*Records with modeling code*
▬▬▬▬▬▬▬▬▬▬

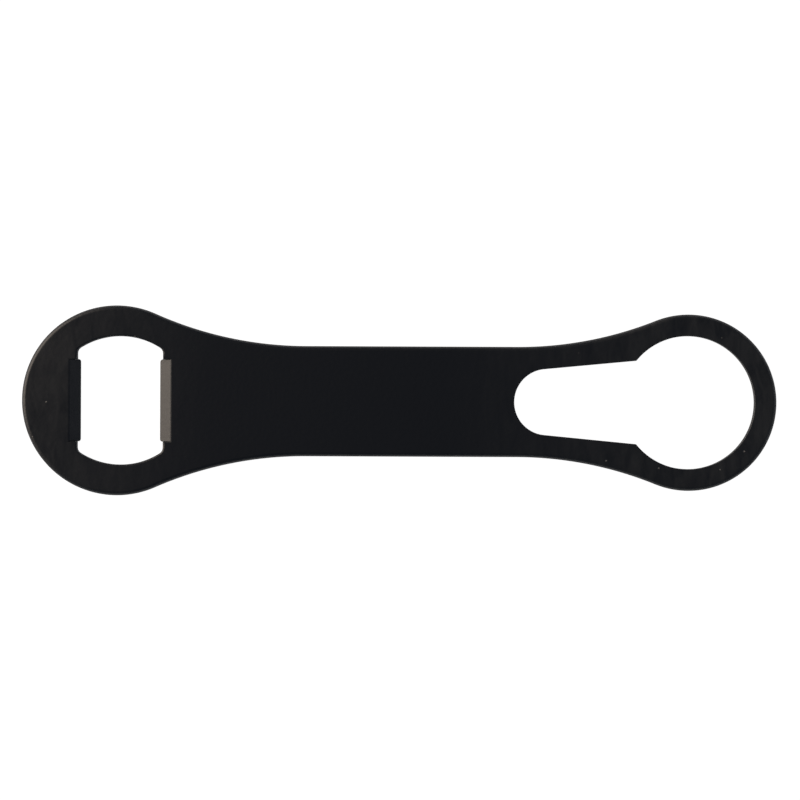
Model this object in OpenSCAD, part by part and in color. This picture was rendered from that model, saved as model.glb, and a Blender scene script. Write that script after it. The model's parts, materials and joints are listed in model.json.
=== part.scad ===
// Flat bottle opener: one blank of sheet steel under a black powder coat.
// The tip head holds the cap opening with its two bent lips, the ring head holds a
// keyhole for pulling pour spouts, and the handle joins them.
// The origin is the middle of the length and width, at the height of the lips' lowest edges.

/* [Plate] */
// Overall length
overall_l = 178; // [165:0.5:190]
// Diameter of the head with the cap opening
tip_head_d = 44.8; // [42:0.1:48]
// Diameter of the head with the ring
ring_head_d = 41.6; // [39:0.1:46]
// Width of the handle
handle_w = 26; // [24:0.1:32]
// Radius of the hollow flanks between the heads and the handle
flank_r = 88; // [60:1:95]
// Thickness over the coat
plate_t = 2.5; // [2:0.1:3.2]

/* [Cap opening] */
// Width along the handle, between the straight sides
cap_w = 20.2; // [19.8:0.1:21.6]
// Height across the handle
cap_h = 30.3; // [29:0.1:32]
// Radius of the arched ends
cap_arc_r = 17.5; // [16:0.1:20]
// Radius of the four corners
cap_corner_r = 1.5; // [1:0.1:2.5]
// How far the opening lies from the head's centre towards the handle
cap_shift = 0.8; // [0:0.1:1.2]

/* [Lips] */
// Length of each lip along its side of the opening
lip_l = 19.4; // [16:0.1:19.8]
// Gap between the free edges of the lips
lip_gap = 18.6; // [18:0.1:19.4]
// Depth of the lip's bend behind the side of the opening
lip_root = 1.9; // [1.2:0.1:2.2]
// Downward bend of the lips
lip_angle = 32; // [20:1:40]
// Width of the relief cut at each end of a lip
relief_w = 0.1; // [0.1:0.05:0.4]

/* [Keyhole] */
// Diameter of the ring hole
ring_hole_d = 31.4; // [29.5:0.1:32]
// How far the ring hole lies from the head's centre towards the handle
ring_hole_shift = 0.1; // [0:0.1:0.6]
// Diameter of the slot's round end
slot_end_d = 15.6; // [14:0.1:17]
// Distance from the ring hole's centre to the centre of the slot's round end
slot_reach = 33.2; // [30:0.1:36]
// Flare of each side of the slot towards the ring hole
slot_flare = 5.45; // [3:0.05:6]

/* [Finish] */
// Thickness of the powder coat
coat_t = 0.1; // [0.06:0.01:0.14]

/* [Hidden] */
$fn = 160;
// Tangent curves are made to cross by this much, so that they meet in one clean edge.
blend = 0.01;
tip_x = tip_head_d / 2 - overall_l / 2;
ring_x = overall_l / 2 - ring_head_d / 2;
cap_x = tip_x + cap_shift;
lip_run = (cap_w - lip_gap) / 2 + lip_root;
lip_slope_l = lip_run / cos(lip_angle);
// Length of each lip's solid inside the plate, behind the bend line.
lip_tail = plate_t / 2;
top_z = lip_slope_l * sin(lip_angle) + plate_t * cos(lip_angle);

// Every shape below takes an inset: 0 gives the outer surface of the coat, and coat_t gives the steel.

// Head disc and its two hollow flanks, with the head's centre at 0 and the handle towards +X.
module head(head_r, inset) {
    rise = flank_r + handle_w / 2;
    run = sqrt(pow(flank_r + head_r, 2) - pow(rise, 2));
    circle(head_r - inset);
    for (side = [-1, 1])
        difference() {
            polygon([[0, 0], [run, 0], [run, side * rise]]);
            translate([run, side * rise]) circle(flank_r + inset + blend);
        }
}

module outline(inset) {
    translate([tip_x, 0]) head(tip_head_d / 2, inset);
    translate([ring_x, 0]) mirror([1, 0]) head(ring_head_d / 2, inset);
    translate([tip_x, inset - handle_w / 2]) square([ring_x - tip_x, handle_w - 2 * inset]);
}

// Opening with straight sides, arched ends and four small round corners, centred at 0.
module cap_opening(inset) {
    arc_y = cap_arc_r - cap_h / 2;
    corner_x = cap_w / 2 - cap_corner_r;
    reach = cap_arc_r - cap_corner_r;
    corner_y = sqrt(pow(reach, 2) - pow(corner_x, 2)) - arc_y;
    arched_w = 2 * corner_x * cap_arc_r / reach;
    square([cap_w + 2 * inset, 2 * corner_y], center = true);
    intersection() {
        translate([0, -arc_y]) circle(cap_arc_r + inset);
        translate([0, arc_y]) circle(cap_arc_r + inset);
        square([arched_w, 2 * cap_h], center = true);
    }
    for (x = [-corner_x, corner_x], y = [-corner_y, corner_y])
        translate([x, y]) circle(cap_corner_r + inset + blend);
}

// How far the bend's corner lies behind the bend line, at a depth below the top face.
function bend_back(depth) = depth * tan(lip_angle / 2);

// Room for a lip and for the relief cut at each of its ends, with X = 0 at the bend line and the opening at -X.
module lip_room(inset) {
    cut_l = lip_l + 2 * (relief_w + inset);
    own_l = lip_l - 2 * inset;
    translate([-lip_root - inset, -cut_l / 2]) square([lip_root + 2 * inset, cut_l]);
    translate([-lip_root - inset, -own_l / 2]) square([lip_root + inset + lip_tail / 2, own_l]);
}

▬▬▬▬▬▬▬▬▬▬

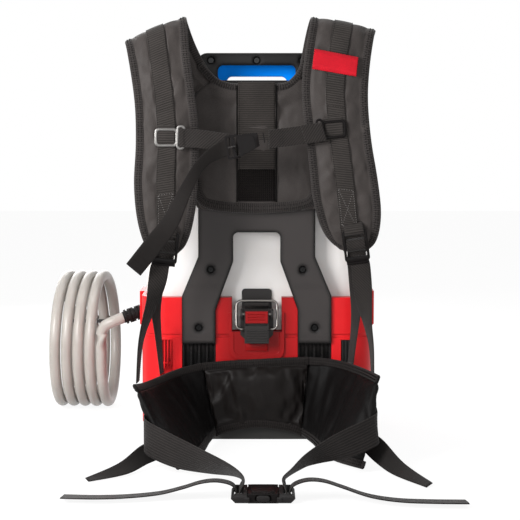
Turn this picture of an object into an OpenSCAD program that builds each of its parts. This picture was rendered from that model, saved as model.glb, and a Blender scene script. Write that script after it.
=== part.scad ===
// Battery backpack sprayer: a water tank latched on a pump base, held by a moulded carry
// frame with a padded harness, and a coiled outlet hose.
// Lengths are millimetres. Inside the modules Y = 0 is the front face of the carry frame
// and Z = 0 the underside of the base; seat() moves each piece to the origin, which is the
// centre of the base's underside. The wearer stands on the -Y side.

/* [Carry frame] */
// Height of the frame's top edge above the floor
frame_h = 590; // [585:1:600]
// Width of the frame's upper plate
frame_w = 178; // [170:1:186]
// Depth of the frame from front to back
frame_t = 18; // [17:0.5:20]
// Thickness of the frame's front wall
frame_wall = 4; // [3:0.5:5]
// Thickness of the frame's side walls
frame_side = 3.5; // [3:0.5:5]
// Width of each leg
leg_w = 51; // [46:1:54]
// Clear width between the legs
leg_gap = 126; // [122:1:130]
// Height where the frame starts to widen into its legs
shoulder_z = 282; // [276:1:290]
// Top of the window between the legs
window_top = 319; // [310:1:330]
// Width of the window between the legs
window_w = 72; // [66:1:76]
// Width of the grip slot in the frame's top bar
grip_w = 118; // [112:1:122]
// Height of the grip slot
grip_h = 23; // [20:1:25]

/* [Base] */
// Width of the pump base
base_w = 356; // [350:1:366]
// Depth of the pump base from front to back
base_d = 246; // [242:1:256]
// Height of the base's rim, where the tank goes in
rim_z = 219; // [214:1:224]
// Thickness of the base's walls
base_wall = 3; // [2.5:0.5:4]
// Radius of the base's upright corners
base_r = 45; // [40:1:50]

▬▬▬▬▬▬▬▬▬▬

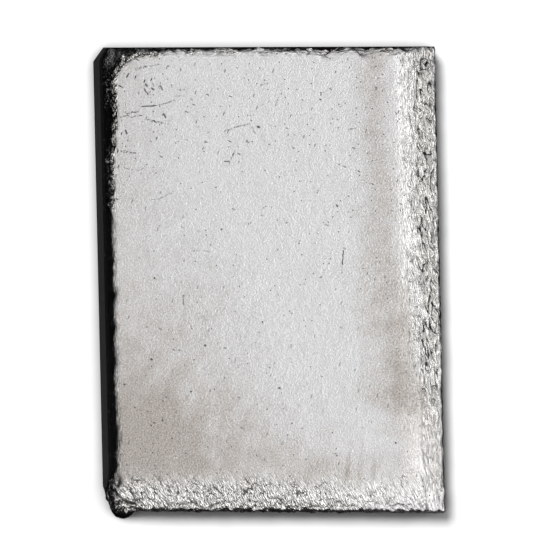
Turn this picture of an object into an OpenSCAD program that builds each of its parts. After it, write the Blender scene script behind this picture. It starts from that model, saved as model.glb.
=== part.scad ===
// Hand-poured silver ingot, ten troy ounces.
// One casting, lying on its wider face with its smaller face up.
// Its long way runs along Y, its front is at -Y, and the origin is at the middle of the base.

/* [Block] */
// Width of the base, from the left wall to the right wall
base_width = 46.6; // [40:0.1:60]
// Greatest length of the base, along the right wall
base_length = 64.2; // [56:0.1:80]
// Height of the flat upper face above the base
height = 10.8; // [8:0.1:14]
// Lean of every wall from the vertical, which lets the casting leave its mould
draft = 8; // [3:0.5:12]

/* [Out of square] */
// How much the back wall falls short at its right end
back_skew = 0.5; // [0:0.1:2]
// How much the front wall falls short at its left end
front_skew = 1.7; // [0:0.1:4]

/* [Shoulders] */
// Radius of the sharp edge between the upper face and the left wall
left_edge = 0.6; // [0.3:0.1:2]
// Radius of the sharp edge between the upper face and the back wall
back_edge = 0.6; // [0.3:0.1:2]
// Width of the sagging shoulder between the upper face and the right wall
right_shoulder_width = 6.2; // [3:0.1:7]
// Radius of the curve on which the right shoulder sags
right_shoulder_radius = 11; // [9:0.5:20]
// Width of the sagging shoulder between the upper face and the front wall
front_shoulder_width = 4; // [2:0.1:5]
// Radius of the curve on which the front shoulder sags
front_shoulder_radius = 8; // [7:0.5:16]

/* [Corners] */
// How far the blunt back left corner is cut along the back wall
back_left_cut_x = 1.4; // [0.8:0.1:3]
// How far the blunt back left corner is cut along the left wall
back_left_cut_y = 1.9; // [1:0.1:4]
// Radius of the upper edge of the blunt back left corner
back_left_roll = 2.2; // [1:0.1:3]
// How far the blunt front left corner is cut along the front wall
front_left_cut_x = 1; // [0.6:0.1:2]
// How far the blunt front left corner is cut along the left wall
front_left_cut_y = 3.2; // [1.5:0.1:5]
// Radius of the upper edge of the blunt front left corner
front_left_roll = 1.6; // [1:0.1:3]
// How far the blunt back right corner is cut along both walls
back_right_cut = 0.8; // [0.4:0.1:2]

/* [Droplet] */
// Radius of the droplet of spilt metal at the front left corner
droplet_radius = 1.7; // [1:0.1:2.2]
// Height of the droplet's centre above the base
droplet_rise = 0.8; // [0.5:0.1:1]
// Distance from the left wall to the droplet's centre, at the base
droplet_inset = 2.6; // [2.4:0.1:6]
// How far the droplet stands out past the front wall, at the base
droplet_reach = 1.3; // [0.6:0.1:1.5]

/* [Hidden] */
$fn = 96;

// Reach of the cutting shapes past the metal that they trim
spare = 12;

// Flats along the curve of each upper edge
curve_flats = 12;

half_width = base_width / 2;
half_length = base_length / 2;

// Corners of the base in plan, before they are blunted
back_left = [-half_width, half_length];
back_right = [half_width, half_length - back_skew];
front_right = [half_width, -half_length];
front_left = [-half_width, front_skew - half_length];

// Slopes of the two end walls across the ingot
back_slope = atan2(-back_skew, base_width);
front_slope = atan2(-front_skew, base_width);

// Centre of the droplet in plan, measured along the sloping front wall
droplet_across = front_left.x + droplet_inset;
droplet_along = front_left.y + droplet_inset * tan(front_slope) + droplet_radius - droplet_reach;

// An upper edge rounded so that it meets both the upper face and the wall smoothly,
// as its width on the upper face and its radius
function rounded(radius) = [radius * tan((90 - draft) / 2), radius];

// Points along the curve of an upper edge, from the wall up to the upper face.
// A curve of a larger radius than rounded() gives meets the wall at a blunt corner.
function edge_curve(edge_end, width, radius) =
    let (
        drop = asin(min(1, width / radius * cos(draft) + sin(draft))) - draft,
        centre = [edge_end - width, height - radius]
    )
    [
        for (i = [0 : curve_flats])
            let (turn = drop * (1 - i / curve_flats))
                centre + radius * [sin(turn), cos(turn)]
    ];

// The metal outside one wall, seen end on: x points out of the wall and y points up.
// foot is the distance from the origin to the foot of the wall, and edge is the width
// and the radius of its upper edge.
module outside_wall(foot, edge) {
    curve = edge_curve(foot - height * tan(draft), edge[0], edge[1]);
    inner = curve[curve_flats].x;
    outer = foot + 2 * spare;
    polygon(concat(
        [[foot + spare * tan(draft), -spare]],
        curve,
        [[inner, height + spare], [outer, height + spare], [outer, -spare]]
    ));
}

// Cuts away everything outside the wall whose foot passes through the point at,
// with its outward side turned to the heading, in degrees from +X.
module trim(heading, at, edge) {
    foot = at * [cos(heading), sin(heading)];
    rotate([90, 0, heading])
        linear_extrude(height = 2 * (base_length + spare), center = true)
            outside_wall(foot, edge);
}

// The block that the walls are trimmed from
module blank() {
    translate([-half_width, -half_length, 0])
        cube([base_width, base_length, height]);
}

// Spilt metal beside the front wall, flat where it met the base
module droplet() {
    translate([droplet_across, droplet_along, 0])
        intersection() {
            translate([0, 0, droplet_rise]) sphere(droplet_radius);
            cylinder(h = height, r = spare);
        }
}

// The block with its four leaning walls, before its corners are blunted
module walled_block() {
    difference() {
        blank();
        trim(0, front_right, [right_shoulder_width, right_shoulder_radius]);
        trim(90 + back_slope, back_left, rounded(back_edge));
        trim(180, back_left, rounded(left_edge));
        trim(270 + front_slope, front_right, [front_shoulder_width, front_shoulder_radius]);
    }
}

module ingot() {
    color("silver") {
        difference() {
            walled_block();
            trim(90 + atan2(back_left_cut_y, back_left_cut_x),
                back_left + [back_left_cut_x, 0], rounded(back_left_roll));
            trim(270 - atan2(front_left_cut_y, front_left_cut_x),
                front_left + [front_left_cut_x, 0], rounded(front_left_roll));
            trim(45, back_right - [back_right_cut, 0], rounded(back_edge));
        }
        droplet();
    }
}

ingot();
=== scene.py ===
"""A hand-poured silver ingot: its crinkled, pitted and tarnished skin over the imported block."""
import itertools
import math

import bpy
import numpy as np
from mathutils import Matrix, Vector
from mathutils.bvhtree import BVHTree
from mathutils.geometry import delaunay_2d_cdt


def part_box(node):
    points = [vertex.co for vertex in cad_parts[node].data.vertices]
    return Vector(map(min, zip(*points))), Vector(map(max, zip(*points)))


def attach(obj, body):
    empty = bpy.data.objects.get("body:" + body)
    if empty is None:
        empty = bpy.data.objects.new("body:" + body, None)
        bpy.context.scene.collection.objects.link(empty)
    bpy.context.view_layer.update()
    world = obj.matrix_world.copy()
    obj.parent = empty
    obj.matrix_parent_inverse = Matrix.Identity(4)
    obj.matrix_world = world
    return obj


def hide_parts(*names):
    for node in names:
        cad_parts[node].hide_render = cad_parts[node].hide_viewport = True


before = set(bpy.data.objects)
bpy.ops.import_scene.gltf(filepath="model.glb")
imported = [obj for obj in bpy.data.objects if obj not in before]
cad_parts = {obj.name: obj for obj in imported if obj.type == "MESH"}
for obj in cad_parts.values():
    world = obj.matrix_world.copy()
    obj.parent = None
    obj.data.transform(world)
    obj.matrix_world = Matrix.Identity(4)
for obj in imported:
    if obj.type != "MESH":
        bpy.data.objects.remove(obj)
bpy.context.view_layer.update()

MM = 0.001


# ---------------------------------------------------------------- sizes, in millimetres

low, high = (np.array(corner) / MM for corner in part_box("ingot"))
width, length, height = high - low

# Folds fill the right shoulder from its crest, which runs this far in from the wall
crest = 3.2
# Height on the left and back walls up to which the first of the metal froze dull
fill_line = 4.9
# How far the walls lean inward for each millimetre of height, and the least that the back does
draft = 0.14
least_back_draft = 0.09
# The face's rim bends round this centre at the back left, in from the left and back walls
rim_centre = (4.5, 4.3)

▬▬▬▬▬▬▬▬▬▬

*What you will do*
Print exactly the lines above from the one with "trim(45, back_right - [back_right_cut, 0], rounded(back_edge));" to the one with "points = [vertex.co", including both.

*Answer for the task*
            trim(45, back_right - [back_right_cut, 0], rounded(back_edge));
        }
        droplet();
    }
}

ingot();
=== scene.py ===
"""A hand-poured silver ingot: its crinkled, pitted and tarnished skin over the imported block."""
import itertools
import math

import bpy
import numpy as np
from mathutils import Matrix, Vector
from mathutils.bvhtree import BVHTree
from mathutils.geometry import delaunay_2d_cdt


def part_box(node):
    points = [vertex.co for vertex in cad_parts[node].data.vertices]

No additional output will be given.